If you add the flag -s, no symmetry reduction is performed (example: "optiqtm +1 -s" computes all optimal and suboptimal solutions without symmetry reduction.

On the first run the big pruning table will be created, which will take some time to complete. This 538 MB table will be saved to disk and the program will start much faster on the next run.

You may enter the cubes in Singmaster notation[1] like

UF UR RD RB LU LF DB DL FR UB DF BL UFR RFD RDB RBU LFU LUB DLB LDF 

or in maneuver notation like

U2 F2 R2 U' L2 D B R' B R' B R' D' L2 U'


If you have defined a file which contains the cubes, for example "maneuvers", you also may use input redirection.
The input format is compatible to the Cube Explorer [2] file format.

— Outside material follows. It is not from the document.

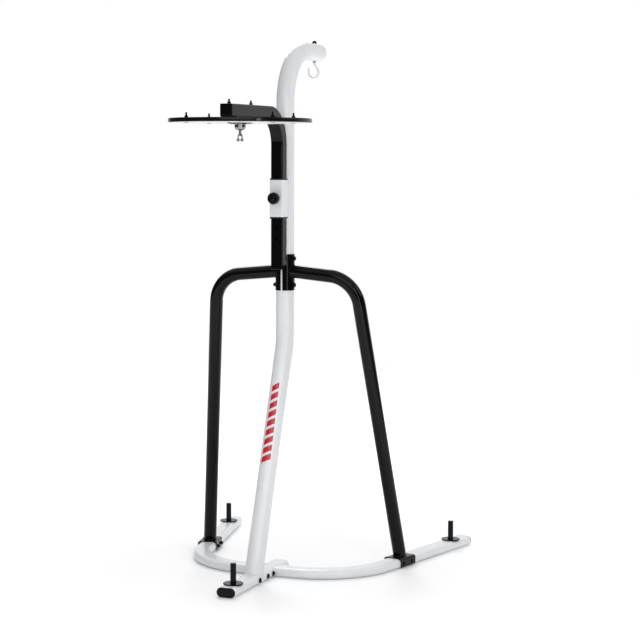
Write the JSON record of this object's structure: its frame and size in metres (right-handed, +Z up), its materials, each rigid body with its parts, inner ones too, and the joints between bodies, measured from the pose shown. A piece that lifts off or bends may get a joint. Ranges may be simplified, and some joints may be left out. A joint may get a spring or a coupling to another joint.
{
  "type": "punching bag stand",
  "caption": "Freestanding boxing stand: bow base with weight pegs, bent mast with a heavy-bag hook, and a height-adjustable round speed-bag platform.",
  "frame": {"origin": "On the floor, on the axis of the upright mast, which is the centre of the footprint's box.", "axes": "+Z up, -Y the speed-bag side, +Y the heavy-bag arm's side, +X the side of the bolt heads; the X = 0 plane is the frame's mirror plane."},
  "size_m": [1.1634, 1.4155, 2.1376],
  "materials": {
    "white_paint": "glossy powder coat",
    "black_paint": "high-gloss powder coat",
    "black_plastic": "moulded, slightly glossy",
    "black_fastener": "black oxide",
    "zinc_steel": "zinc plated",
    "chrome": "polished",
    "white_board": "painted board",
    "edge_band": "glossy edging"
  },
  "bodies": {
    "stand": {"foot_tube": "white_paint", "base_right_arm": "white_paint", "base_left_arm": "white_paint", "lower_upright": "white_paint", "upper_mast": "white_paint", "mast_end_cap": "white_paint", "height_sleeve": "white_paint", "bag_hook": "white_paint", "front_weight_peg": "black_paint", "right_weight_peg": "black_paint", "left_weight_peg": "black_paint", "front_peg_flange": "black_paint", "right_peg_flange": "black_paint", "left_peg_flange": "black_paint", "right_leg": "black_paint", "left_leg": "black_paint", "right_half_collar": "black_paint", "left_half_collar": "black_paint", "right_saddle": "black_paint", "left_saddle": "black_paint", "plunger_barrel": "black_paint", "foot_front_cap": "black_plastic", "foot_rear_cap": "black_plastic", "right_arm_cap": "black_plastic", "left_arm_cap": "black_plastic", "sleeve_top_bushing": "black_plastic", "sleeve_bottom_bushing": "black_plastic", "hook_cap_nut": "black_plastic", "foot_bolts": "black_fastener", "foot_nuts": "black_fastener", "collar_bolts": "black_fastener", "collar_nuts": "black_fastener", "saddle_bolts": "black_fastener", "saddle_nuts": "black_fastener", "upright_tongue": "zinc_steel", "mast_splice": "zinc_steel", "hook_washer": "zinc_steel", "hook_lock_nut": "zinc_steel", "plunger_spring": "zinc_steel"},
    "speed_bag_arm": {"speed_arm": "black_paint", "post_plug": "black_plastic", "beam_plug": "black_plastic", "platform_crossbars": "black_paint", "platform_board": "white_board", "board_edge_band": "edge_band", "platform_bolts": "black_fastener", "platform_nuts": "black_fastener", "beam_bolts": "black_fastener", "beam_nuts": "black_fastener", "swivel_plate": "black_paint", "swivel_screws": "zinc_steel", "swivel_cup": "chrome"},
    "locking_plunger": {"plunger_pin": "zinc_steel", "plunger_knob": "black_plastic"},
    "swivel": {"swivel_rotor": "chrome"},
    "shackle": {"swivel_shackle": "chrome", "shackle_pin": "zinc_steel"}
  },
  "joints": [
    {"name": "arm_height", "type": "slide", "parent": "stand", "child": "speed_bag_arm", "axis": [0, 0, 1], "range_m": [-0.08, 0.16]},
    {"name": "plunger_pull", "type": "slide", "parent": "stand", "child": "locking_plunger", "axis": [0, -1, 0], "range_m": [0, 0.008], "stiffness_N_per_m": 1500, "springref_m": -0.006, "deforming": ["plunger_spring"]},
    {"name": "swivel_spin", "type": "hinge", "parent": "speed_bag_arm", "child": "swivel", "pos_m": [0, -0.438, 1.768], "axis": [0, 0, 1], "continuous": true},
    {"name": "shackle_tilt", "type": "hinge", "parent": "swivel", "child": "shackle", "pos_m": [0, -0.438, 1.744], "axis": [1, 0, 0], "range_deg": [-75, 75]}
  ]
}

Examples for running under LINUX:

optiqtm
find one optimal solution, enter maneuvers during program run.

optiqtm +
find all optimal solutions, enter maneuvers during program run.

optiqtm + <maneuvers
find all optimal solutions for the cubes in the file "maneuvers".

optiqtm <maneuvers |tee results
find one optimal solution for the cubes in the file "maneuvers", redirect output to the file "results".

optiqtm +1 -s <maneuvers |tee results
find all optimal and suboptimal solutions for the cubes in the file "maneuvers", do not use symmetry rduction and redirect output to the file "results".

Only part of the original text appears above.